SET PROBLEM — Extract the complete data exactly as given.

+ + + + + + +

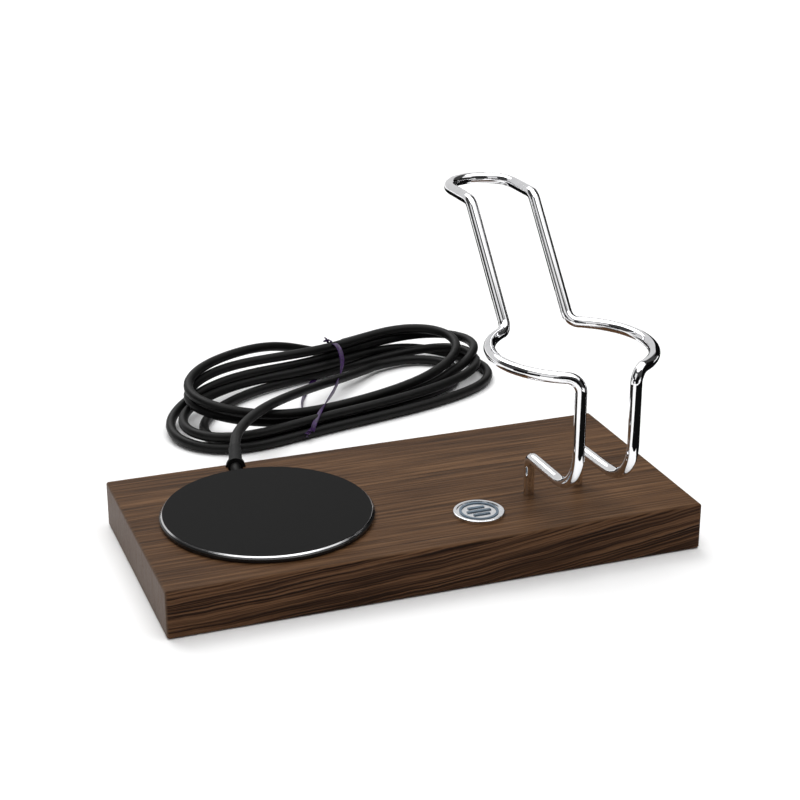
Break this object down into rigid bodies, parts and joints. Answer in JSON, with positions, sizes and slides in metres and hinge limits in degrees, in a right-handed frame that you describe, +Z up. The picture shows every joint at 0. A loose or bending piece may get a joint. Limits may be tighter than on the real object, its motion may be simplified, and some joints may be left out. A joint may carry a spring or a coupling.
{
  "type": "tool stand",
  "caption": "Bench stand for a hand-held tool: dark wooden board, round rest plate, bent chromed wire cradle and a low-voltage lead tied in a hank.",
  "frame": {"origin": "centre of the board's underside, on the bench", "axes": "+X along the board towards the wire cradle, +Y to the back, +Z up"},
  "size_m": [0.2466, 0.3102, 0.1434],
  "materials": {
    "wood": "dark open-grained wood, semi-gloss oil on top",
    "plate_metal": "turned, rim chamfer polished bright",
    "black_facing": "fine matte black coating",
    "gasket": "matte",
    "heater_film": "amber film",
    "fibre": "pressed fibre",
    "steel": "zinc-bright",
    "brass": "plain",
    "block_plastic": "natural nylon",
    "badge_metal": "brushed and polished",
    "inlay_enamel": "grey-blue enamel",
    "chrome": "mirror-bright plating",
    "sleeve_rubber": "matte moulded",
    "lead_jacket": "soft PVC, low sheen",
    "tie": "purple ribbed tie with wire cores"
  },
  "bodies": {
    "stand": {"base_board": "wood", "rest_plate": "plate_metal", "plate_facing": "black_facing", "plate_gasket": "gasket", "film_heater": "heater_film", "insulator": "fibre", "thermal_cutout": "steel", "plate_screws": "steel", "terminal_block": "block_plastic", "terminal_screws": "brass", "cord_clamp": "block_plastic", "clamp_screws": "steel", "badge_disc": "badge_metal", "badge_inlay": "inlay_enamel", "cord_sleeve": "sleeve_rubber", "inner_lead": "lead_jacket", "lead_tube": "lead_jacket", "lead_hank": "lead_jacket", "twist_tie": "tie", "lead_plug": "sleeve_rubber", "plug_barrel": "steel"},
    "cradle": {"wire_cradle": "chrome"}
  },
  "joints": [
    {"name": "cradle_lift", "type": "slide", "parent": "stand", "child": "cradle", "axis": [0, 0, 1], "range_m": [0, 0.014]}
  ]
}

+ + + + + + +

COMPLETE OUTPUT —
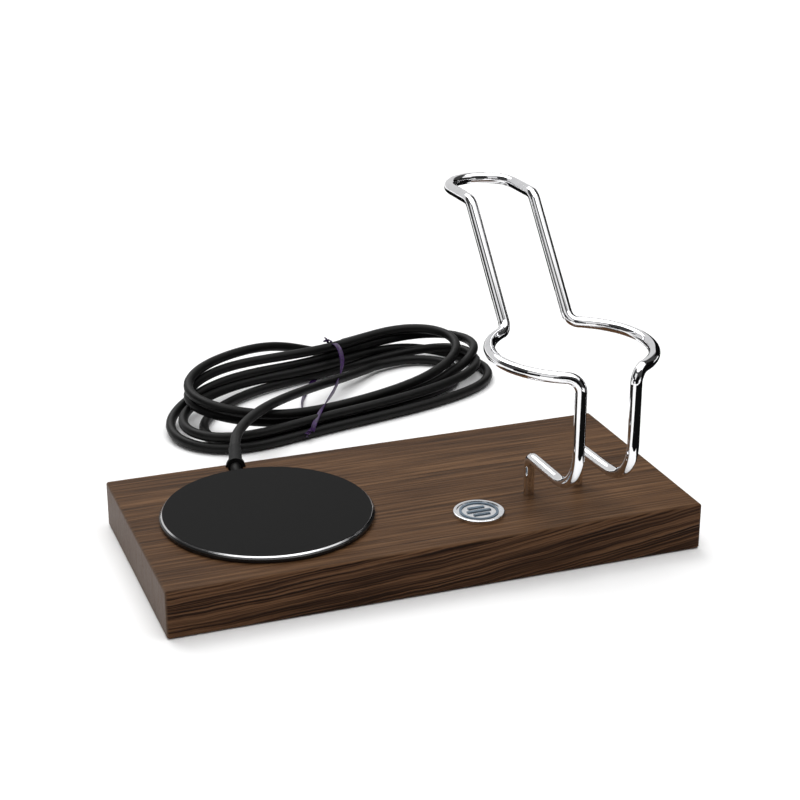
Break this object down into rigid bodies, parts and joints. Answer in JSON, with positions, sizes and slides in metres and hinge limits in degrees, in a right-handed frame that you describe, +Z up. The picture shows every joint at 0. A loose or bending piece may get a joint. Limits may be tighter than on the real object, its motion may be simplified, and some joints may be left out. A joint may carry a spring or a coupling.
{
  "type": "tool stand",
  "caption": "Bench stand for a hand-held tool: dark wooden board, round rest plate, bent chromed wire cradle and a low-voltage lead tied in a hank.",
  "frame": {"origin": "centre of the board's underside, on the bench", "axes": "+X along the board towards the wire cradle, +Y to the back, +Z up"},
  "size_m": [0.2466, 0.3102, 0.1434],
  "materials": {
    "wood": "dark open-grained wood, semi-gloss oil on top",
    "plate_metal": "turned, rim chamfer polished bright",
    "black_facing": "fine matte black coating",
    "gasket": "matte",
    "heater_film": "amber film",
    "fibre": "pressed fibre",
    "steel": "zinc-bright",
    "brass": "plain",
    "block_plastic": "natural nylon",
    "badge_metal": "brushed and polished",
    "inlay_enamel": "grey-blue enamel",
    "chrome": "mirror-bright plating",
    "sleeve_rubber": "matte moulded",
    "lead_jacket": "soft PVC, low sheen",
    "tie": "purple ribbed tie with wire cores"
  },
  "bodies": {
    "stand": {"base_board": "wood", "rest_plate": "plate_metal", "plate_facing": "black_facing", "plate_gasket": "gasket", "film_heater": "heater_film", "insulator": "fibre", "thermal_cutout": "steel", "plate_screws": "steel", "terminal_block": "block_plastic", "terminal_screws": "brass", "cord_clamp": "block_plastic", "clamp_screws": "steel", "badge_disc": "badge_metal", "badge_inlay": "inlay_enamel", "cord_sleeve": "sleeve_rubber", "inner_lead": "lead_jacket", "lead_tube": "lead_jacket", "lead_hank": "lead_jacket", "twist_tie": "tie", "lead_plug": "sleeve_rubber", "plug_barrel": "steel"},
    "cradle": {"wire_cradle": "chrome"}
  },
  "joints": [
    {"name": "cradle_lift", "type": "slide", "parent": "stand", "child": "cradle", "axis": [0, 0, 1], "range_m": [0, 0.014]}
  ]
}